- Born: 30 November 1908
- Died: 20 May 2001 (aged 92) New Delhi, India
- Allegiance: British India (1929–1947) India (1947–1965)
- Branch: British Indian Army Indian Army
- Service years: 1929–1965
- Rank: Lieutenant-General
- Service number: AI-947
- Unit: Hyderabad Regiment 16th Light Cavalry
- Commands: Commandant of the Indian Military Academy
- Conflicts: World War II Mediterranean and Middle East Theatre; ; Indo-Pakistan War of 1947;
- Awards: Mentioned in dispatches

= Mohinder Singh Wadalia =

Indian military personnel

Lieutenant-General Mohinder Singh Wadalia (30 November 1908 – 20 May 2001) was an Indian Army general.

==Career==
A King's Commissioned Indian Officer (KCIO), Wadalia was educated at Aitchison College and the Prince of Wales Royal Indian Military College, Dehra Dun. He subsequently attended the Royal Military Academy Sandhurst and was commissioned a second lieutenant in the British Indian Army on 31 January 1929, passing out fifth in the order of merit from 37 successful cadets. He was formally appointed to the Indian Army as an officer with the 4/19 Hyderabad Regiment (now 4 Kumaon Regiment) on 13 April 1930. On 1 March 1934, he transferred to the 16th Light Cavalry and was appointed a squadron officer. He was appointed the adjutant on 1 January 1937.

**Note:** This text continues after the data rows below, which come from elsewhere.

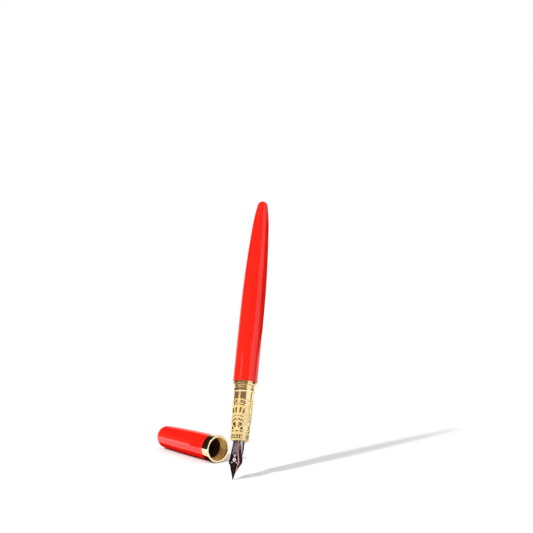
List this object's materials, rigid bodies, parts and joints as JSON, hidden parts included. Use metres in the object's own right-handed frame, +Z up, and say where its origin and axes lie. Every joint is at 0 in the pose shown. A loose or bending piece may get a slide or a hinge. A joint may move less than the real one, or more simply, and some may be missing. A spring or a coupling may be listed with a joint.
{
  "type": "fountain pen",
  "caption": "Slim uncapped fountain pen whose barrel tapers like a paintbrush handle, with gold relief grip, pierced steel nib, piston converter inside and a clipless screw cap lying beside it.",
  "frame": {"origin": "the point where the ball of the nib touches the surface it writes on", "axes": "+Z up; the pen leans 19.3 degrees from +Z towards a heading 34.8 degrees from +X to +Y; the cap lies on its side with its mouth facing -Y"},
  "size_m": [0.044, 0.0922, 0.1365],
  "materials": {
    "gold_plate": "polished gold plating",
    "bare_brass": "turned",
    "red_lacquer": "high-gloss lacquer over brass",
    "polished_steel": "mirror polished, engraved",
    "tipping_alloy": "ground",
    "black_plastic": "moulded, satin",
    "dark_liner": "moulded, satin",
    "clear_plastic": "clear",
    "chromed_band": "polished",
    "knob_plastic": "glossy, fluted",
    "seal_rubber": "matt"
  },
  "bodies": {
    "grip": {"grip_sleeve": "gold_plate", "grip_core": "black_plastic", "thread_collar": "gold_plate", "nib_housing": "black_plastic", "nib": "polished_steel", "nib_tipping": "tipping_alloy", "feed": "black_plastic"},
    "seal": {"barrel_seal": "seal_rubber"},
    "trim": {"trim_ring": "gold_plate"},
    "barrel": {"barrel_shell": "red_lacquer", "barrel_bushing": "bare_brass"},
    "converter": {"converter_nozzle": "clear_plastic", "converter_tube": "clear_plastic", "converter_band": "chromed_band", "rod_guide": "black_plastic"},
    "knob": {"converter_knob": "knob_plastic", "knob_cap": "knob_plastic"},
    "piston": {"piston_head": "black_plastic", "piston_seals": "seal_rubber", "piston_screw": "black_plastic"},
    "cap": {"cap_shell": "red_lacquer", "cap_ring": "gold_plate", "cap_thread_insert": "gold_plate", "cap_liner": "dark_liner"}
  },
  "joints": [
    {"name": "barrel_turn", "type": "hinge", "parent": "grip", "child": "seal", "pos_m": [0.01582, 0.01034, 0.04665], "axis": [0.2714, 0.1886, 0.9438], "range_deg": [0, 1800]},
    {"name": "barrel_thread", "type": "slide", "parent": "seal", "child": "trim", "axis": [0.2714, 0.1886, 0.9438], "range_m": [0, 0.00375]},
    {"name": "barrel_draw", "type": "slide", "parent": "trim", "child": "barrel", "axis": [0.2714, 0.1886, 0.9438], "range_m": [0, 0.085]},
    {"name": "converter_pull", "type": "slide", "parent": "grip", "child": "converter", "axis": [0.2714, 0.1886, 0.9438], "range_m": [0, 0.008]},
    {"name": "knob_turn", "type": "hinge", "parent": "converter", "child": "knob", "pos_m": [0.02858, 0.0192, 0.09101], "axis": [-0.2714, -0.1886, -0.9438], "range_deg": [0, 1224]},
    {"name": "piston_travel", "type": "slide", "parent": "converter", "child": "piston", "axis": [0.2714, 0.1886, 0.9438], "range_m": [0, 0.017]},
    {"name": "cap_lift", "type": "slide", "parent": "grip", "child": "cap", "axis": [0, 0, 1], "range_m": [0, 0.06]}
  ],
  "couplings": [
    {"joint": "barrel_thread", "follows": "barrel_turn", "m_per_rad": 0.00011937},
    {"joint": "knob_turn", "follows": "piston_travel", "rad_per_m": 1256.6}
  ]
}
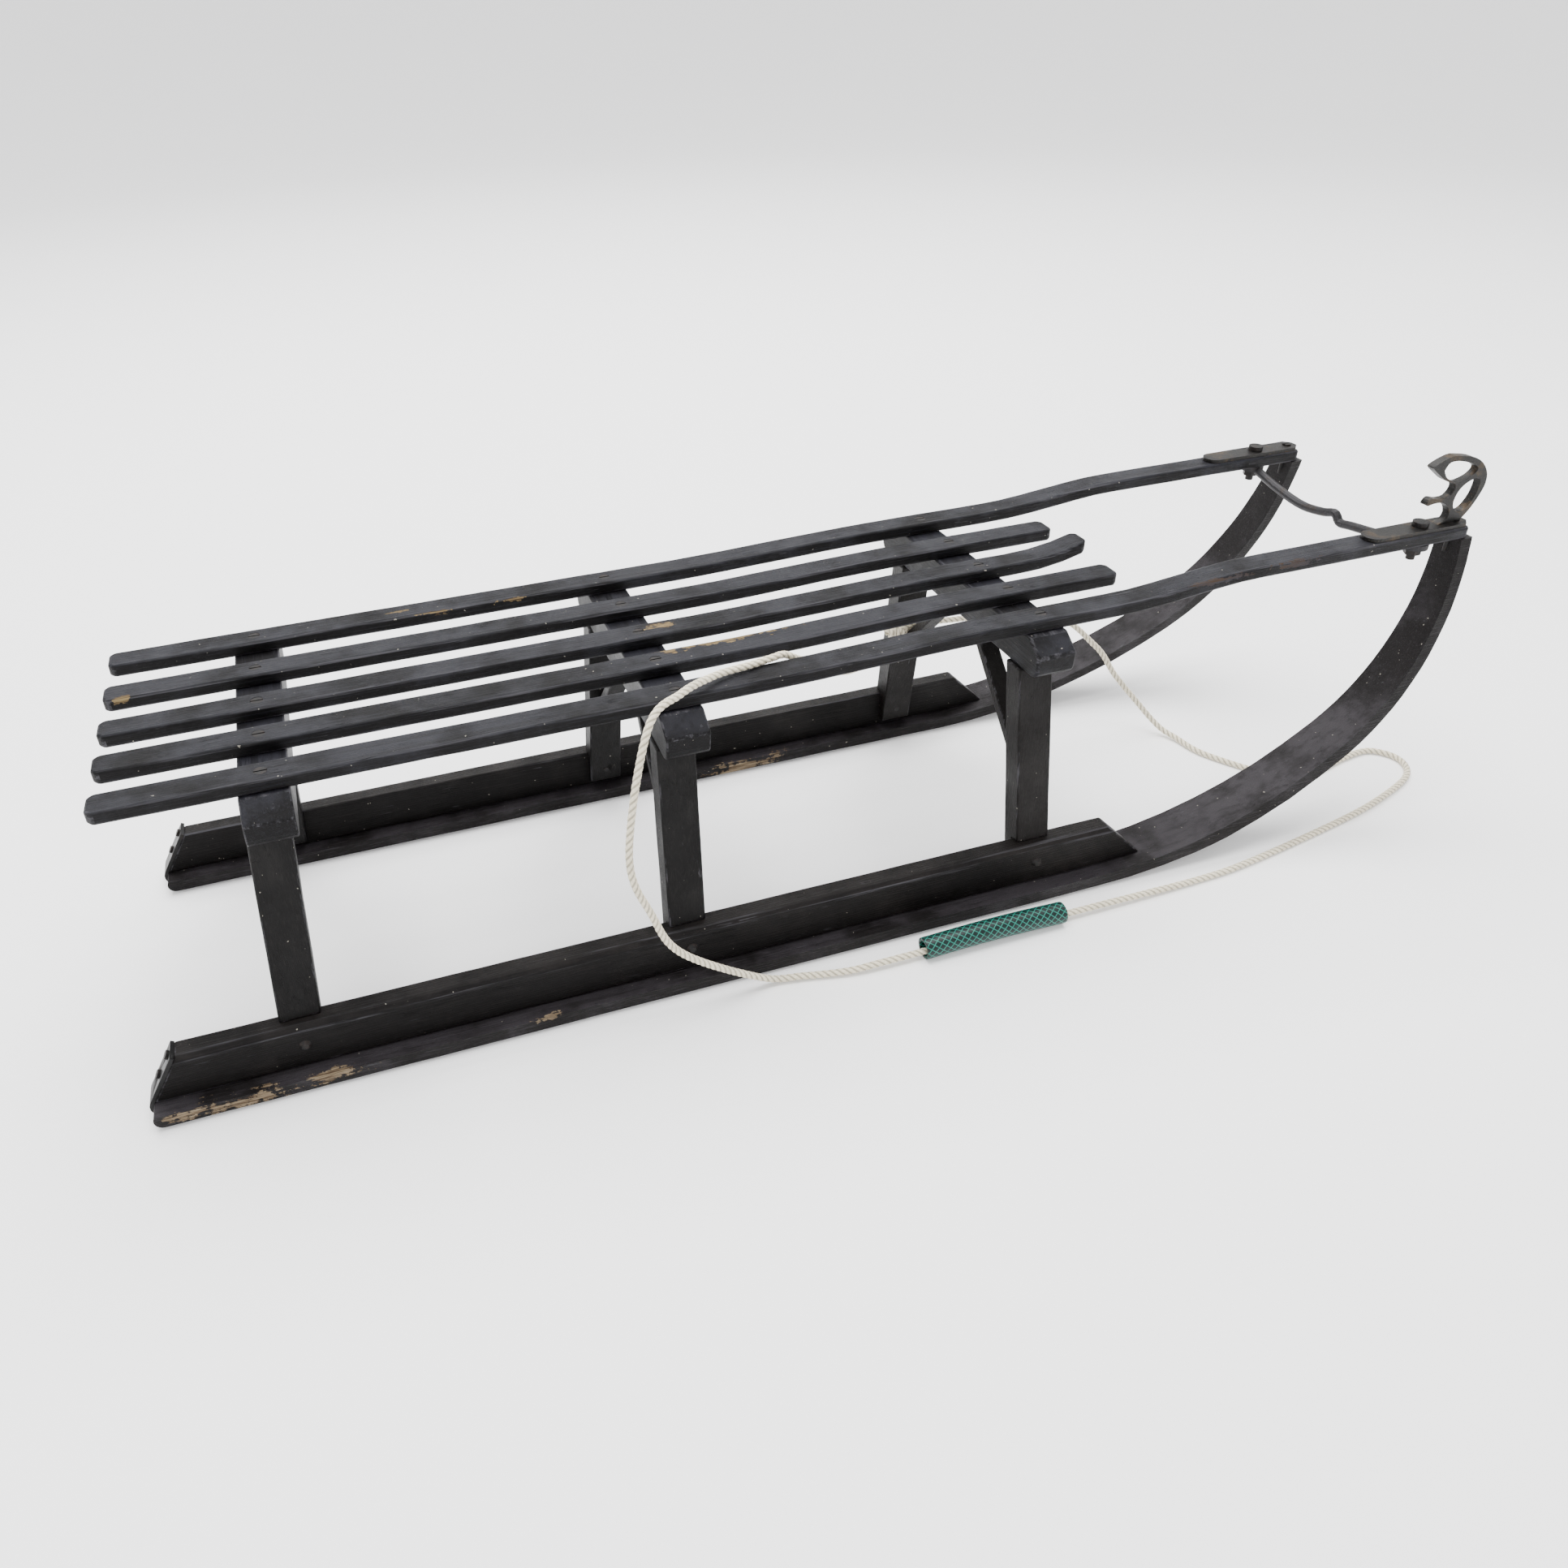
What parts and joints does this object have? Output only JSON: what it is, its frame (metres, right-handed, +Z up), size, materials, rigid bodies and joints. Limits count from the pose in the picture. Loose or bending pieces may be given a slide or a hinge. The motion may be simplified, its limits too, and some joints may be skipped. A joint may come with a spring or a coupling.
{
  "type": "wooden sled",
  "caption": "Slatted wooden sled with rails on trestles, bent-wood runners with steel soles, a wavy tie rod, a scroll horn and a pull rope with a hose grip.",
  "frame": {"origin": "on the ground, midway between the heels and the scroll's front, on the centre line between the runners", "axes": "+X forward to the runners' tips, +Y to the rider's left, +Z up"},
  "size_m": [1.1603, 0.349, 0.3264],
  "materials": {
    "seat_wood": "worn black paint with a dull blue-grey sheen",
    "frame_wood": "worn black paint, cracked, with bare tan chips",
    "runner_wood": "thin brownish black paint over bent wood",
    "sole_steel": "dark worn steel strip",
    "fixings": "dark rusted screws, nails, bolts and nuts",
    "cast_iron": "dark cast iron with brown worn edges",
    "rod_iron": "dull dark iron rod",
    "rope": "cream twisted cotton rope",
    "hose": "dark green garden hose with a light braid"
  },
  "bodies": {
    "root": {"rail_left": "seat_wood", "rail_right": "seat_wood", "slat_left": "seat_wood", "slat_middle": "seat_wood", "slat_right": "seat_wood", "crossbar_rear": "frame_wood", "crossbar_middle": "frame_wood", "crossbar_front": "frame_wood", "post_rear_left": "frame_wood", "post_rear_right": "frame_wood", "post_middle_left": "frame_wood", "post_middle_right": "frame_wood", "post_front_left": "frame_wood", "post_front_right": "frame_wood", "brace_rear_left": "frame_wood", "brace_rear_right": "frame_wood", "brace_middle_left": "frame_wood", "brace_middle_right": "frame_wood", "brace_front_left": "frame_wood", "brace_front_right": "frame_wood", "runner_beam_left": "frame_wood", "runner_beam_right": "frame_wood", "runner_lath_left": "runner_wood", "runner_lath_right": "runner_wood", "runner_sole_left": "sole_steel", "runner_sole_right": "sole_steel", "slat_screws": "fixings", "foot_rivets": "fixings", "heel_nails": "fixings", "sole_screws": "fixings", "tip_screws": "fixings", "horn_tang_left": "cast_iron", "scroll_horn_right": "cast_iron", "tip_bolt_left": "fixings", "tip_bolt_right": "fixings", "tip_nut_left": "fixings", "tip_nut_right": "fixings", "tie_rod": "rod_iron", "pull_rope": "rope", "rope_knot": "rope", "hose_grip": "hose"}
  },
  "joints": []
}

During the Second World War, Wadalia was appointed a GSO 3 in the Directorate of Military Training on 27 June 1941, under Brigadier Francis Tuker. Advanced to a GSO 2 on 26 September and promoted temporary major in December, Wadalia was transferred to the Directorate of Armoured Fighting Vehicles on 26 May 1943. He served on the headquarters staff in the Persia-Iraq theatre and was mentioned in dispatches. On 13 August 1944, he was appointed a GSO 1 on the staff, with the acting rank of lieutenant-colonel. He was promoted substantive major (temporary lieutenant-colonel) on 31 January 1946. On 23 December 1949, he was promoted temporary brigadier and given command of a brigade.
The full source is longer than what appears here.